## PROBLEM
For the material that follows, return exactly the lines from the one with "Model this object" through the one with "Sizes in millimetres.", both ends included.

## INPUT FOR THIS TASK
--
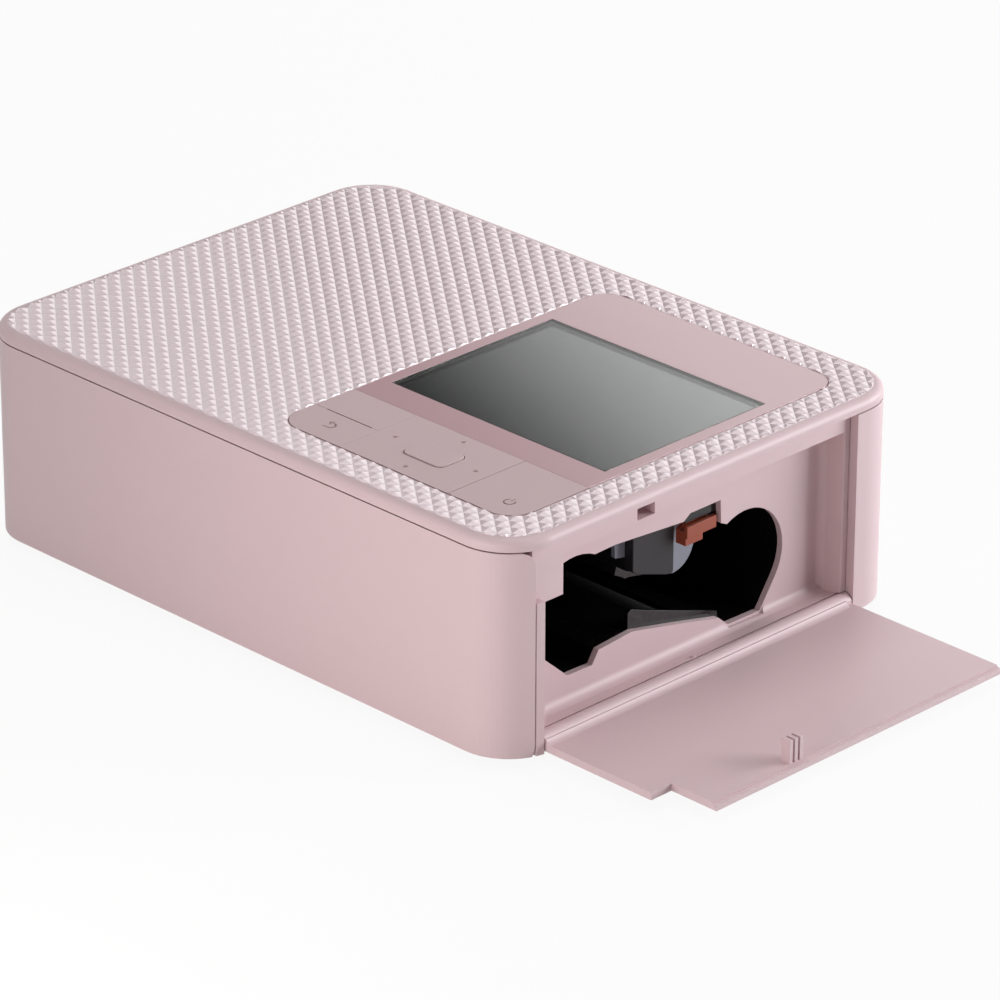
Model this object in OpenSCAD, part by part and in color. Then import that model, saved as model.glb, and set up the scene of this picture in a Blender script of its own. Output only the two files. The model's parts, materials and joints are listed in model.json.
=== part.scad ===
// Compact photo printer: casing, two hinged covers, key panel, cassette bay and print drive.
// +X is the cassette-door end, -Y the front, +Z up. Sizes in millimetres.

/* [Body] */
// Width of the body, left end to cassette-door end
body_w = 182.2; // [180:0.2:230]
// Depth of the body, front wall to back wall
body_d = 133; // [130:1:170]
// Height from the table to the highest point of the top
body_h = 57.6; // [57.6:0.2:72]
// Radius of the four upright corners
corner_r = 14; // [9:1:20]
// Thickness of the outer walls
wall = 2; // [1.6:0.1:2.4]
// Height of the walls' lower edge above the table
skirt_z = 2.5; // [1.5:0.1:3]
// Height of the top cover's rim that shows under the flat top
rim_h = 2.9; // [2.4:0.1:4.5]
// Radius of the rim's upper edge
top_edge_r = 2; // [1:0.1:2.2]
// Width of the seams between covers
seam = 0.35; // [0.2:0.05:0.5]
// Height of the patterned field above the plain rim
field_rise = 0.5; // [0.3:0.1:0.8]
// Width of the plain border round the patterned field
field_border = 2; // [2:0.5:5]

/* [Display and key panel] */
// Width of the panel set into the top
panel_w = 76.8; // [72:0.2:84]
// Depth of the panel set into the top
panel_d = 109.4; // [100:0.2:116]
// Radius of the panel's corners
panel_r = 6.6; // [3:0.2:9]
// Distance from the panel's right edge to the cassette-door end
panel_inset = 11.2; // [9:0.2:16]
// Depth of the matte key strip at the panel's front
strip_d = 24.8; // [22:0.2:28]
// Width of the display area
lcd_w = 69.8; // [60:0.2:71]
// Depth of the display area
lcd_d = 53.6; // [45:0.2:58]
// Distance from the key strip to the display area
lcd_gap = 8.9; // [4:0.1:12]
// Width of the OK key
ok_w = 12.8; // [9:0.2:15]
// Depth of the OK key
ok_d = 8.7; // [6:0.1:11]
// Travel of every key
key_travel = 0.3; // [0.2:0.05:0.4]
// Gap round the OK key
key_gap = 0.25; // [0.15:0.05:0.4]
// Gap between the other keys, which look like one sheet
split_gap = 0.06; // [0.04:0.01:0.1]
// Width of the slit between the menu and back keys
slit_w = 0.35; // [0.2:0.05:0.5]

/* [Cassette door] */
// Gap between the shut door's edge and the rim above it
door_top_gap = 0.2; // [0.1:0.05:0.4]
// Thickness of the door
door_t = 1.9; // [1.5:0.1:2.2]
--
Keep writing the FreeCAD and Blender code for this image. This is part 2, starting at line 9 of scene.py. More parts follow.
--
## CORRECT ANSWER
Model this object in OpenSCAD, part by part and in color. Then import that model, saved as model.glb, and set up the scene of this picture in a Blender script of its own. Output only the two files. The model's parts, materials and joints are listed in model.json.
=== part.scad ===
// Compact photo printer: casing, two hinged covers, key panel, cassette bay and print drive.
// +X is the cassette-door end, -Y the front, +Z up. Sizes in millimetres.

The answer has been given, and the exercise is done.